St Paul’s Cathedral is one of the most iconic attractions in London and it has also had a role to play in the Sherlock legend, having appeared in the 2009 Guy Ritchie film. If you’re a fan of the movie, go for a refreshing drink at the Punch Bowl in Mayfair, which is owned by the director.

Dine in style

Detective work can’t be done efficiently on an empty stomach, so make sure you take regular rest breaks to grab a bite to eat. The Sherlock Holmes pub in Charing Cross is a great place to enjoy a relaxing drink and you can stock up on souvenirs too, as it sells a range of memorabilia. There’s also an a la carte menu if you feel like treating yourself.

In the evening, make your way to nearby Simpson’s In The Strand, which was Holmes’ favourite restaurant. With good reason too, as it serves only top-quality British dishes made from home-grown ingredients, like its speciality beef that is aged for 28 days before being carved at your table.

Freemasons Hall

This striking building featured in Ritchie’s film and has also made an appearance in a TV film of another iconic detective – Poirot. It has served as the home of Freemasonry in England for more than two centuries and is where you will find the oldest Grand Lodge in the world.

221b Baker Street

Of course, no Sherlock-inspired tour of the city would be complete without stopping by 221b Baker Street, where he lived and worked. If it wasn’t for the costumed policeman stood outside you might have had to do a little of your own detective work to find it, as it actually sits between 237 and 241 on the road – pretty confusing!

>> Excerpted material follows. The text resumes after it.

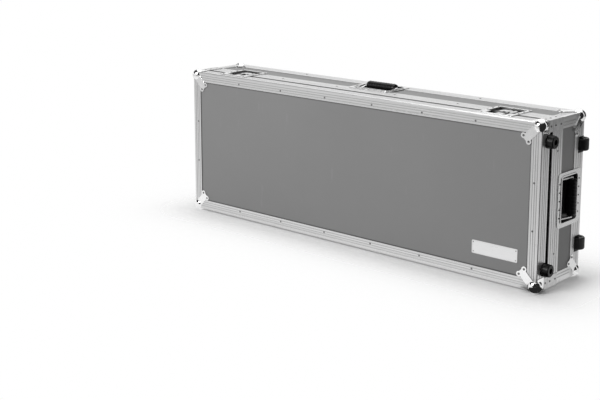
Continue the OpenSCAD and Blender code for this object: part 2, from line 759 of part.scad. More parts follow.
lid_front_panel();
for (s = SIDES) lid_edge(s);
lid_foam();
lid_ball_corners();
lid_corner_braces();
end_feet();
hinge_lid_leaves();
latch_catches();
base_rear_panel();
for (s = SIDES) base_side_panel(s);
for (s = SIDES) base_closure(s);
for (s = SIDES) rear_edge(s);
base_corner_edges();
base_ball_corners();
base_corner_braces();
seal();
base_floor_foam();
base_wall_foam();
rear_feet();
hinge_base_leaves();
hinge_pins();
wheel_housings();
wheel_axles();
wheel_tyre(1);  // wheel_upper_tyre
wheel_hub(1);  // wheel_upper_hub
wheel_tyre(-1);  // wheel_lower_tyre
wheel_hub(-1);  // wheel_lower_hub
for (s = HANDLES) handle_dish(s);
for (s = HANDLES) handle_bail(s);
for (s = HANDLES) handle_grip(s);
latch_bridges();
for (s = LATCHES) latch_dish(s);
for (s = LATCHES) latch_hook(s);
for (s = LATCHES) latch_spindle(s);
for (s = LATCHES) latch_wing(s, s == "left" ? 1 : -1);
for (s = LATCHES) latch_wing(s, s == "left" ? -1 : 1);
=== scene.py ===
import math

import bmesh
import bpy
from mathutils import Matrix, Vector, noise


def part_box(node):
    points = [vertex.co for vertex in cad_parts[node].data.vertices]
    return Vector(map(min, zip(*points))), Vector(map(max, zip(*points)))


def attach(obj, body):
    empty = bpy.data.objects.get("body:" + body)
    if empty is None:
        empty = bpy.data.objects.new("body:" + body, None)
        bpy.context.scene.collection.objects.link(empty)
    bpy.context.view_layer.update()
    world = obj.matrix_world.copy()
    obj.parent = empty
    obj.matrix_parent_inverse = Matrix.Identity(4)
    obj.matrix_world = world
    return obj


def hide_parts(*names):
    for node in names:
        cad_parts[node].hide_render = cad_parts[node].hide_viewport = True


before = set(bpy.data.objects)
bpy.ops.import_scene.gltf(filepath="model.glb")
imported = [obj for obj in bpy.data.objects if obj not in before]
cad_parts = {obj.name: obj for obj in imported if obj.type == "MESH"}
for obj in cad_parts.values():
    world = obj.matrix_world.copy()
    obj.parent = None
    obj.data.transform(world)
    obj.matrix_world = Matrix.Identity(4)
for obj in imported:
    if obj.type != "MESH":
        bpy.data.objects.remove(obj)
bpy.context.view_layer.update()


# ------------------------------------------------------------------ laminated panels
# Plywood boards of 9 mm with a grey phenolic laminate on both sides, held in the edging. The
# face is pressed with a fine leather grain, scuffs paler, and has a painted shadow line where it
# enters a flange.

class Signal:
    """A socket in a node tree. Arithmetic on it adds Math nodes."""

    def __init__(self, tree, socket):
        self.tree, self.socket = tree, socket

    def maths(self, operation, *terms):
        return self.tree.node(
            "ShaderNodeMath", {"operation": operation}, dict(enumerate(terms)))

    def __add__(self, other):
        return self.maths("ADD", self, other)

    def __sub__(self, other):
        return self.maths("SUBTRACT", self, other)

    def __rsub__(self, other):
        return self.maths("SUBTRACT", other, self)

    def __mul__(self, other):
        return self.maths("MULTIPLY", self, other)

    __radd__, __rmul__ = __add__, __mul__

    def least(self, other):
        return self.maths("MINIMUM", self, other)

    def size(self):
        """The value without its sign."""
        return self.maths("ABSOLUTE", self)


class Tree:
    """A node tree, to which each node is added by one call."""

    def __init__(self, tree):
        self.links, self.nodes = tree.links, tree.nodes

    def node(self, kind, settings, sockets, result=0):
        """A node of that type, with its settings and the values or links of its sockets."""
        made = self.nodes.new(kind)
        for name, value in settings.items():
            setattr(made, name, value)
        for key, value in sockets.items():
            self.join(self.pick(made.inputs, key), value)
        return Signal(self, self.pick(made.outputs, result))

    def pick(self, sockets, key):
        """The socket of that name or number among those in use."""
        shown = [socket for socket in sockets if socket.enabled]
        if isinstance(key, int):
            return shown[key]
        return next(socket for socket in shown if socket.name == key)

    def join(self, socket, value):
        if isinstance(value, Signal):
            self.links.new(value.socket, socket)
        elif socket.type == "RGBA":
            socket.default_value = (*value, 1)
        else:
            socket.default_value = value

    def end(self, kind, socket, value):
        """The last node of a tree."""
        self.join(self.nodes.new(kind).inputs[socket], value)


class Finish(Tree):
    """One surface finish. What is the same all over is set here, and the rest is fed by nodes."""

    def __init__(self, name, **same):
        self.material = bpy.data.materials.new(name)
        self.material.use_nodes = True
        super().__init__(self.material.node_tree)
        self.surface = self.nodes["Principled BSDF"]
        self.vary(**same)
        self.place = self.node("ShaderNodeTexCoord", {}, {}, "Object")

    def vary(self, **fed):
        """Sets or feeds sockets of the surface, such as Base_Color and Roughness."""
        for socket, value in fed.items():
            self.join(self.surface.inputs[socket.replace("_", " ")], value)

    def grain(self, scale, stretch=(1, 1, 1), detail=3.0):
        """Noise from 0 to 1, with scale in features per metre, pressed by stretch."""
        pressed = self.node("ShaderNodeMapping", {}, {"Vector": self.place, "Scale": stretch})
        return self.node("ShaderNodeTexNoise", {},
                         {"Vector": pressed, "Scale": scale, "Detail": detail}, "Fac")

    def cells(self, scale, feature="F1", result="Distance"):
        """Cells, with scale in cells per metre."""
        return self.node("ShaderNodeTexVoronoi", {"feature": feature},
                         {"Vector": self.place, "Scale": scale}, result)

    def above(self, value, low, high, start=0.0, end=1.0):
        """Start below low, end above high, and a soft step between."""
        return self.node("ShaderNodeMapRange", {"interpolation_type": "SMOOTHSTEP"},
                         {"Value": value, "From Min": low, "From Max": high,
                          "To Min": start, "To Max": end})

    def below(self, value, low, high):
        """1 below low, 0 above high."""
        return self.above(value, low, high, 1, 0)

    def mix(self, amount, first, second):
        return self.node("ShaderNodeMix", {"data_type": "RGBA"},
                         {"Factor": amount, "A": first, "B": second}, "Result")

    def bump(self, height, depth):
        """Relief of that depth in metres."""
        return self.node("ShaderNodeBump", {},
                         {"Height": height, "Distance": depth, "Strength": 1.0}, "Normal")


def grey(level):
    return (level, level, level)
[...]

Today, this is the site of the Sherlock Holmes Museum, where you can take a peek at the sleuth’s study just as it was described by Sir Arthur. Have a nose at Dr Watson’s bedroom as well if you want to see if the sleeping quarters of Holmes’ loyal friend match how you imagined them – there are even handwritten notes in there from Sherlock.

Near to 22b Baker Street is 2 Devonshire Place. You might not be as familiar with this address, but it is where Sir Arthur once worked at his medical practice, so it must be included on the itinerary of any Sherlock aficionado.